### Instructions to follow
Output the material below in full, exactly as it is.

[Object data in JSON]
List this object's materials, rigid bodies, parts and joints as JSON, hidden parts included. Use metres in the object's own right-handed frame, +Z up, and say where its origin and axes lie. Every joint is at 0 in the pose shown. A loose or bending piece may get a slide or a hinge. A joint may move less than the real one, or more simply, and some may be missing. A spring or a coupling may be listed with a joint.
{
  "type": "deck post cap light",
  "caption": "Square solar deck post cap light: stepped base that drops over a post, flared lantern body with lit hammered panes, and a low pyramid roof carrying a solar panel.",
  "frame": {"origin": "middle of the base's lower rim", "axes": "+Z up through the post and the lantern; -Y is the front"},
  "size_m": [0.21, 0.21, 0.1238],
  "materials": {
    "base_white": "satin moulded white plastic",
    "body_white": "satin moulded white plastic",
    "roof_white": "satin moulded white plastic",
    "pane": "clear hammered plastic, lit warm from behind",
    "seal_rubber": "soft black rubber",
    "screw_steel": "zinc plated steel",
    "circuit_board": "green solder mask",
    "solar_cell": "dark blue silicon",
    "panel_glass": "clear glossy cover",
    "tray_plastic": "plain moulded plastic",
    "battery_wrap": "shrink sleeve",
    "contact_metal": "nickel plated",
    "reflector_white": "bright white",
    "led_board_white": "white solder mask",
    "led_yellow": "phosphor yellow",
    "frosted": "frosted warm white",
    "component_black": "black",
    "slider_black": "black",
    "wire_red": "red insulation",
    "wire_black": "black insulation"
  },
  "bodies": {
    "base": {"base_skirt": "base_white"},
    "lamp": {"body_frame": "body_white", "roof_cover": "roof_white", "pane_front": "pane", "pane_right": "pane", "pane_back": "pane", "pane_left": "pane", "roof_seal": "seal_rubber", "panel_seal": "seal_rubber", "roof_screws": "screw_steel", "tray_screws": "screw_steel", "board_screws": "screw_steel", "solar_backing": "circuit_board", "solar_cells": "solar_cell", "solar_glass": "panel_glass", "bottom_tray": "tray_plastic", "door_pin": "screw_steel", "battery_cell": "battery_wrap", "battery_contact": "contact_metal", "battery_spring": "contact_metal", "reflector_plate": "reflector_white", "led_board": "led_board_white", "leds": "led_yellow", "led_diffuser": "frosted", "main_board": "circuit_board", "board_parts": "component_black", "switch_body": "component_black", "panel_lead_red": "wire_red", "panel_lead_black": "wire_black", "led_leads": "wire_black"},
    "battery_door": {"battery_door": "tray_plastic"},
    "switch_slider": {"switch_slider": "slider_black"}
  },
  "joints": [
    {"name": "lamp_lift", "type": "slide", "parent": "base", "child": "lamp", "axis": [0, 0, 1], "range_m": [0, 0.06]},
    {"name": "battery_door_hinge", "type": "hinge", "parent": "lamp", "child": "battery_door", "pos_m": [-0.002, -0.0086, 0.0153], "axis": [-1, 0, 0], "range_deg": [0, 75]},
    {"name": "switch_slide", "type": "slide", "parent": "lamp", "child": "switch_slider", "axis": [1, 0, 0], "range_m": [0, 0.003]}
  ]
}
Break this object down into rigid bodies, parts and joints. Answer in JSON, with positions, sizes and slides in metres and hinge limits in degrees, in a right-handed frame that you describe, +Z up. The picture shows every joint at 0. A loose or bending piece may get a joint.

### Task solution
List this object's materials, rigid bodies, parts and joints as JSON, hidden parts included. Use metres in the object's own right-handed frame, +Z up, and say where its origin and axes lie. Every joint is at 0 in the pose shown. A loose or bending piece may get a slide or a hinge. A joint may move less than the real one, or more simply, and some may be missing. A spring or a coupling may be listed with a joint.
{
  "type": "deck post cap light",
  "caption": "Square solar deck post cap light: stepped base that drops over a post, flared lantern body with lit hammered panes, and a low pyramid roof carrying a solar panel.",
  "frame": {"origin": "middle of the base's lower rim", "axes": "+Z up through the post and the lantern; -Y is the front"},
  "size_m": [0.21, 0.21, 0.1238],
  "materials": {
    "base_white": "satin moulded white plastic",
    "body_white": "satin moulded white plastic",
    "roof_white": "satin moulded white plastic",
    "pane": "clear hammered plastic, lit warm from behind",
    "seal_rubber": "soft black rubber",
    "screw_steel": "zinc plated steel",
    "circuit_board": "green solder mask",
    "solar_cell": "dark blue silicon",
    "panel_glass": "clear glossy cover",
    "tray_plastic": "plain moulded plastic",
    "battery_wrap": "shrink sleeve",
    "contact_metal": "nickel plated",
    "reflector_white": "bright white",
    "led_board_white": "white solder mask",
    "led_yellow": "phosphor yellow",
    "frosted": "frosted warm white",
    "component_black": "black",
    "slider_black": "black",
    "wire_red": "red insulation",
    "wire_black": "black insulation"
  },
  "bodies": {
    "base": {"base_skirt": "base_white"},
    "lamp": {"body_frame": "body_white", "roof_cover": "roof_white", "pane_front": "pane", "pane_right": "pane", "pane_back": "pane", "pane_left": "pane", "roof_seal": "seal_rubber", "panel_seal": "seal_rubber", "roof_screws": "screw_steel", "tray_screws": "screw_steel", "board_screws": "screw_steel", "solar_backing": "circuit_board", "solar_cells": "solar_cell", "solar_glass": "panel_glass", "bottom_tray": "tray_plastic", "door_pin": "screw_steel", "battery_cell": "battery_wrap", "battery_contact": "contact_metal", "battery_spring": "contact_metal", "reflector_plate": "reflector_white", "led_board": "led_board_white", "leds": "led_yellow", "led_diffuser": "frosted", "main_board": "circuit_board", "board_parts": "component_black", "switch_body": "component_black", "panel_lead_red": "wire_red", "panel_lead_black": "wire_black", "led_leads": "wire_black"},
    "battery_door": {"battery_door": "tray_plastic"},
    "switch_slider": {"switch_slider": "slider_black"}
  },
  "joints": [
    {"name": "lamp_lift", "type": "slide", "parent": "base", "child": "lamp", "axis": [0, 0, 1], "range_m": [0, 0.06]},
    {"name": "battery_door_hinge", "type": "hinge", "parent": "lamp", "child": "battery_door", "pos_m": [-0.002, -0.0086, 0.0153], "axis": [-1, 0, 0], "range_deg": [0, 75]},
    {"name": "switch_slide", "type": "slide", "parent": "lamp", "child": "switch_slider", "axis": [1, 0, 0], "range_m": [0, 0.003]}
  ]
}
Break this object down into rigid bodies, parts and joints. Answer in JSON, with positions, sizes and slides in metres and hinge limits in degrees, in a right-handed frame that you describe, +Z up. The picture shows every joint at 0. A loose or bending piece may get a joint.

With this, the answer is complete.